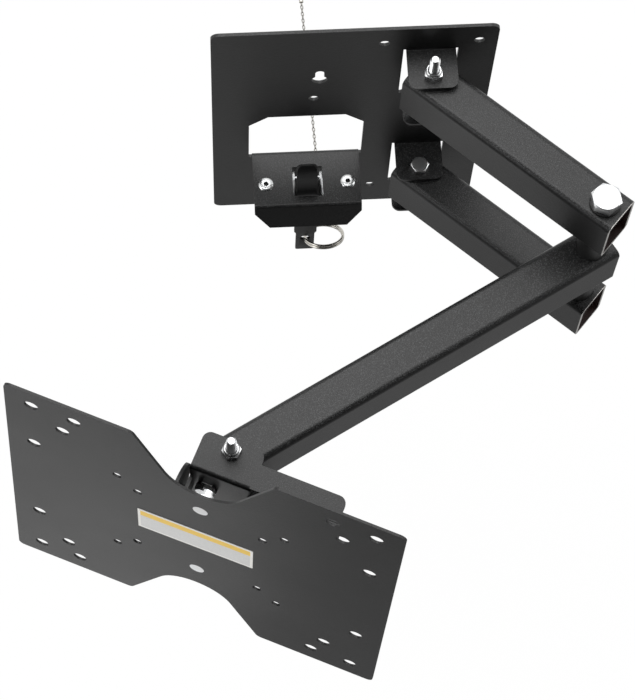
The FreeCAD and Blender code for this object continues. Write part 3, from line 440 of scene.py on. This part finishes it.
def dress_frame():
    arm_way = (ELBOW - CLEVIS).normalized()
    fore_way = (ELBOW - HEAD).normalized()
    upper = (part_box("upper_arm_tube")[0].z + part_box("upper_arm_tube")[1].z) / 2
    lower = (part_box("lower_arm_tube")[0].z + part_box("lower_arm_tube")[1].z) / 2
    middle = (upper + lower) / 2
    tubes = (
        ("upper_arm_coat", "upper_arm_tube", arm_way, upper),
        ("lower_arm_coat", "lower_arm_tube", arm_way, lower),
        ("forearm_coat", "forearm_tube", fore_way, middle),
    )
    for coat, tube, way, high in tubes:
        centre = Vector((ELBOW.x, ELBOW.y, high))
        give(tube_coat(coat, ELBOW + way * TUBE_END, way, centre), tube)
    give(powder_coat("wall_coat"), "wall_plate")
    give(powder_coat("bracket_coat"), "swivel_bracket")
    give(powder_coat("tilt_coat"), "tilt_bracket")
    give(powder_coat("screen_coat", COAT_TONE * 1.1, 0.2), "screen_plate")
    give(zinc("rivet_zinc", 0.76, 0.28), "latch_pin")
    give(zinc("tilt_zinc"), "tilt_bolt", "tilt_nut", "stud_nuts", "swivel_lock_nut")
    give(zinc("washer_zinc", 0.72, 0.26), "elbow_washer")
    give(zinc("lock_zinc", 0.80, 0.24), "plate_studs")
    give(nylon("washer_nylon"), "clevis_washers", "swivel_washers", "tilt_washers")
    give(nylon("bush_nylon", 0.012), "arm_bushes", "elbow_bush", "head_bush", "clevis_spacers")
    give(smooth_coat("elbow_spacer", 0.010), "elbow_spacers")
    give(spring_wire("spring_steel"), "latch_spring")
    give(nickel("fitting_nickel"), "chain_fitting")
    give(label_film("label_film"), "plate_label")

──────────

Work instructions: Reproduce the data, keeping every line exactly the same.

Final answer:
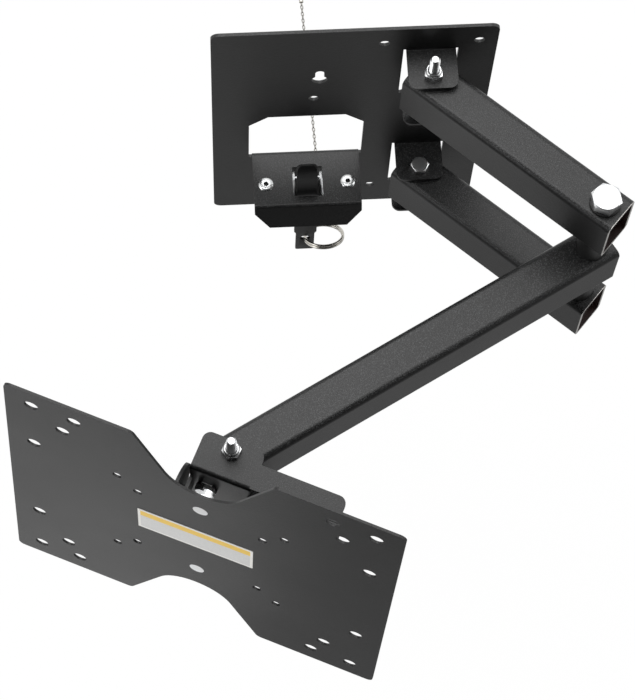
The FreeCAD and Blender code for this object continues. Write part 3, from line 440 of scene.py on. This part finishes it.
def dress_frame():
    arm_way = (ELBOW - CLEVIS).normalized()
    fore_way = (ELBOW - HEAD).normalized()
    upper = (part_box("upper_arm_tube")[0].z + part_box("upper_arm_tube")[1].z) / 2
    lower = (part_box("lower_arm_tube")[0].z + part_box("lower_arm_tube")[1].z) / 2
    middle = (upper + lower) / 2
    tubes = (
        ("upper_arm_coat", "upper_arm_tube", arm_way, upper),
        ("lower_arm_coat", "lower_arm_tube", arm_way, lower),
        ("forearm_coat", "forearm_tube", fore_way, middle),
    )
    for coat, tube, way, high in tubes:
        centre = Vector((ELBOW.x, ELBOW.y, high))
        give(tube_coat(coat, ELBOW + way * TUBE_END, way, centre), tube)
    give(powder_coat("wall_coat"), "wall_plate")
    give(powder_coat("bracket_coat"), "swivel_bracket")
    give(powder_coat("tilt_coat"), "tilt_bracket")
    give(powder_coat("screen_coat", COAT_TONE * 1.1, 0.2), "screen_plate")
    give(zinc("rivet_zinc", 0.76, 0.28), "latch_pin")
    give(zinc("tilt_zinc"), "tilt_bolt", "tilt_nut", "stud_nuts", "swivel_lock_nut")
    give(zinc("washer_zinc", 0.72, 0.26), "elbow_washer")
    give(zinc("lock_zinc", 0.80, 0.24), "plate_studs")
    give(nylon("washer_nylon"), "clevis_washers", "swivel_washers", "tilt_washers")
    give(nylon("bush_nylon", 0.012), "arm_bushes", "elbow_bush", "head_bush", "clevis_spacers")
    give(smooth_coat("elbow_spacer", 0.010), "elbow_spacers")
    give(spring_wire("spring_steel"), "latch_spring")
    give(nickel("fitting_nickel"), "chain_fitting")
    give(label_film("label_film"), "plate_label")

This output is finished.